Les fils spirituels de Chiharu Shiota au musée Guimet


Suspendues dans les airs, des nuées de fils rouges, blancs ou noirs enserrent des objets poétiques et symboliques. Barques, chaises, pianos ou clés se retrouvent pris dans d’infinis réseaux de lignes qui se croisent et s’entrelacent. Doucement envahissants, les tissages compulsifs de l’artiste japonaise Chiharu Shiota (née en 1972) inquiètent autant qu’ils bercent, grâce à leur légèreté magique évocatrice des contes merveilleux. Séduit, le musée national des arts asiatiques Guimet a offert une carte blanche à cette native d’Osaka, dont les installations ont fait le tour du monde.

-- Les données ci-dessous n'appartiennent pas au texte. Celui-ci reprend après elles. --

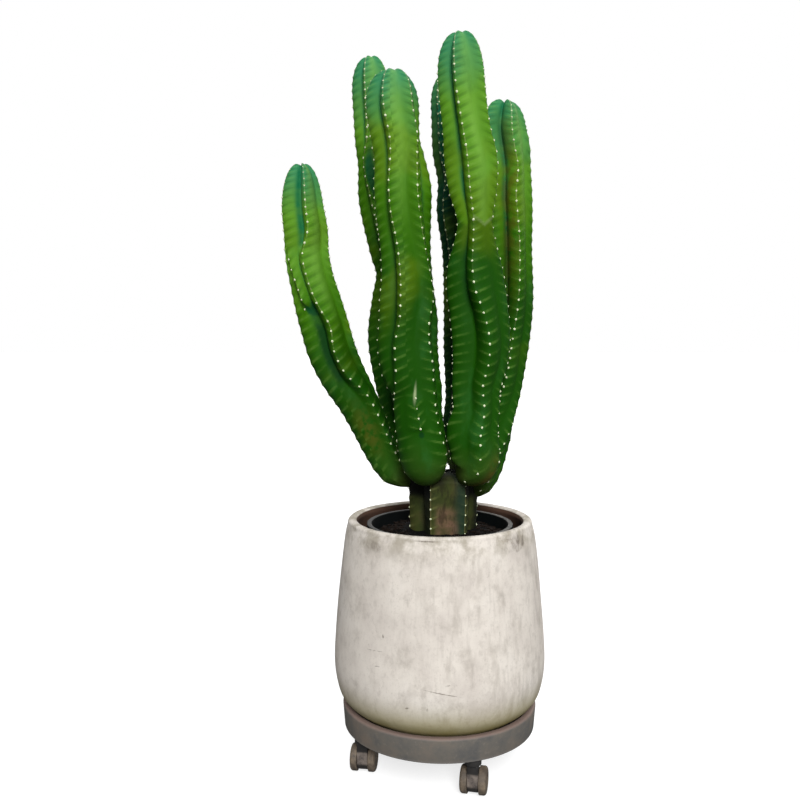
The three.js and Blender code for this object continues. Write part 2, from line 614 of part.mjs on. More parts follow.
function caster({ name, place, turn }) {
  const swivel = new THREE.Group();
  swivel.position.copy(onCaddy(place));
  swivel.rotation.z = radians(turn);
  swivel.add(mesh(`caster_${name}_pin`, pinGeometry(), STEEL));
  swivel.add(mesh(`caster_${name}_housing`, forkGeometry(), FORK_PLASTIC));
  const wheels = new THREE.Group();
  wheels.position.set(0, TRAIL, WHEEL_R);
  const axle = new THREE.CylinderGeometry(AXLE_R, AXLE_R, 2 * (AXLE_HALF_LENGTH - GAP), 12);
  wheels.add(mesh(`caster_${name}_axle`, axle.rotateZ(Math.PI / 2), STEEL));
  for (const [side, outward] of [['right', 1], ['left', -1]]) {
    const wheel = mesh(`caster_${name}_wheel_${side}`, wheelGeometry(), WHEEL_PLASTIC);
    wheel.position.x = outward * (FORK_WIDTH / 2);
    wheel.rotation.z = outward === 1 ? 0 : Math.PI;
    wheels.add(wheel);
  }
  swivel.add(wheels);
  return swivel;
}

// ---- the whole plant ------------------------------------------------------------------------

const pottedCactus = new THREE.Group();
pottedCactus.add(plantCaddy(), planter(), nurseryPot(), soil(), cactus(), ...CASTERS.map(caster));
pottedCactus.updateMatrixWorld(true);
const box = new THREE.Box3().setFromObject(pottedCactus, true);
pottedCactus.position.set(-(box.min.x + box.max.x) / 2, -(box.min.y + box.max.y) / 2, -box.min.z);

export default pottedCactus;
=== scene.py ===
import json
import math

import bmesh
import bpy
import numpy as np
from mathutils import Matrix, Vector


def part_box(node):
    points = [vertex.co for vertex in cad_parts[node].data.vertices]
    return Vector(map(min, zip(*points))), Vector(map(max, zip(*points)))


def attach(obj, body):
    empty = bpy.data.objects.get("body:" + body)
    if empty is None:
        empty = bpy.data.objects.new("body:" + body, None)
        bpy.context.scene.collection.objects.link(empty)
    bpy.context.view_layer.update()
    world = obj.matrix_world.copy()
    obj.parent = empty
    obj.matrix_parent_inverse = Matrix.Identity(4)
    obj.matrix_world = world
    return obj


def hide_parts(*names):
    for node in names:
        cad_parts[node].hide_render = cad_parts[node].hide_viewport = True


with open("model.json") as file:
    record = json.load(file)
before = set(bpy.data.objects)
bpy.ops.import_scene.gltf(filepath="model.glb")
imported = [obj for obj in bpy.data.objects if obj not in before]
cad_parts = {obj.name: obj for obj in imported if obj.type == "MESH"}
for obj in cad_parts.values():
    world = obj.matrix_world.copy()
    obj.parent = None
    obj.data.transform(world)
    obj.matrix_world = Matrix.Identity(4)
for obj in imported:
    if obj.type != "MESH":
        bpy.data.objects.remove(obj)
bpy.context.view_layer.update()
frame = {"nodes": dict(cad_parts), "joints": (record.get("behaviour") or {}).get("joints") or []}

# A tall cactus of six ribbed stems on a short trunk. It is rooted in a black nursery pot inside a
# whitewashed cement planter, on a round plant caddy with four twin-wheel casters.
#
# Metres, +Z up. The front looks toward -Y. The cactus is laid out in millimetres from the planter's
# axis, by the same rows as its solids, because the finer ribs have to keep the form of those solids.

MM = 0.001
PICTURE = 800  # the photograph's width and height, in pixels

# ---- camera --------------------------------------------------------------------------------------

SENSOR = 36.0
FOCAL_PIXELS = 898.2
CAMERA_HEIGHT = 0.825
CAMERA_DISTANCE = 1.6814  # from the planter's axis
CAMERA_LEFT = 0.0751  # of the planter's axis
CAMERA_DROP = math.radians(4.473)

planter_low, planter_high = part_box("planter")
AXIS = (planter_low + planter_high) / 2  # of the planter
AXIS.z = 0


def camera():
    data = bpy.data.cameras.new("camera")
    data.sensor_width = SENSOR
    data.lens = FOCAL_PIXELS * SENSOR / PICTURE
    eye = bpy.data.objects.new("camera", data)
    bpy.context.scene.collection.objects.link(eye)
    eye.location = (AXIS.x - CAMERA_LEFT, -CAMERA_DISTANCE, CAMERA_HEIGHT)
    eye.rotation_euler = (math.pi / 2 - CAMERA_DROP, 0, 0)
    bpy.context.scene.camera = eye


# ---- floor and light -----------------------------------------------------------------------------

FLOOR_SIZE = 60
FLOOR_GREY = (0.4, 0.4, 0.4)
FLOOR_GLOW = 0.72  # lifts the floor to white, and leaves a pale shadow
AMBIENT_LIGHT = 0.24  # from every side, beside the white backdrop that the camera sees
LAMPS = [  # name, degrees to the right of the camera and above it, power, and softness in degrees
    ("key", 4, 33, 3.6, 24), ("fill", 75, 15, 0.5, 60),
    ("overhead", 0, 85, 0.5, 80), ("behind", 165, 35, 1.5, 70),
]


def floor():
    bpy.ops.mesh.primitive_plane_add(size=FLOOR_SIZE)
    ground = bpy.context.object
    ground.name = "floor"
    paint = Finish("pale_floor")
    paint.surface(base_color=FLOOR_GREY, roughness=0.9, specular_ior_level=0.1,
                  emission_color=(1, 1, 1), emission_strength=FLOOR_GLOW)
    ground.data.materials.append(paint.material)
    ground.visible_diffuse = ground.visible_glossy = False  # it throws no light back up


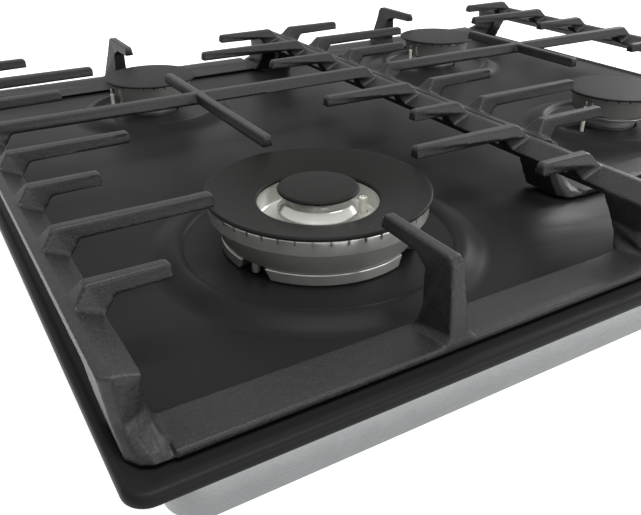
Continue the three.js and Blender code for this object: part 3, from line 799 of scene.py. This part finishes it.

Nichée dans la rotonde du dernier étage, une pluie de fils rouges attend le visiteur. Tombant par milliers du plafond, les fines cordelettes s’enroulent autour d’une multitude de meubles et accessoires de maison de poupée : chaises, lits, buffets et théières miniatures… Comme si une araignée écarlate avait patiemment emmailloté ces jouets dans sa toile, tels de petites proies. S’agrippant à ces symboles de l’intimité, du souvenir et de l’enfance pour s’en faire un cocon rassurant… mais aussi un brin oppressant !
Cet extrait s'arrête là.